Batch Job Output Visualisations (HDFS and Hive)
Privitar produces three different visualisations of output data. These visualisations are available from the Job Details section of a Job. Select Manual Generalization or Automatic Generalization to see the charts.
Distortion Measures
Cluster Size Histogram
Cluster Size Bubble Chart
Distortion Histogram
Distortion Measures

Privitar calculates a distortion measure for each quasi-identifier.
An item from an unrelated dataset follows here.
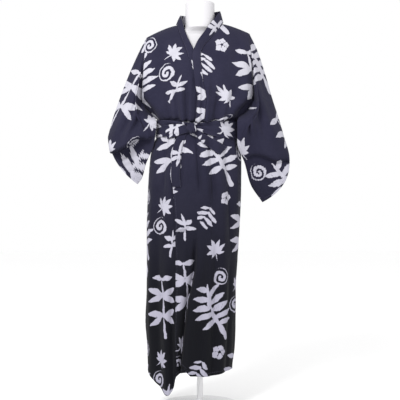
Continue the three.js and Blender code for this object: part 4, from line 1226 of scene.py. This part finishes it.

This is the mean average error between the original data and the generalized output.
This value is intended to give a high-level summary of the trade-off between utility and privacy that has occurred as a result of the generalization process.
Cluster Size Histogram

The Cluster Size Histogram visualises the distribution of cluster sizes in the output.
Clusters shown in grey do not meet the minimum cluster size threshold. For more information about cluster sizes, see What is k-anonymity?.
Cluster Size Bubble Chart

The Cluster Size Bubble Chart visualises the relative sizes and counts of clusters in the output.
Clusters shown in grey do not meet the minimum cluster size threshold. For more information about cluster sizes, see What is k-anonymity?.
Distortion Histogram

The Distortion Histogram compares the distributions of the original data and the generalized output data.
The original data is shown as the blue line, the generalized output is shown in grey.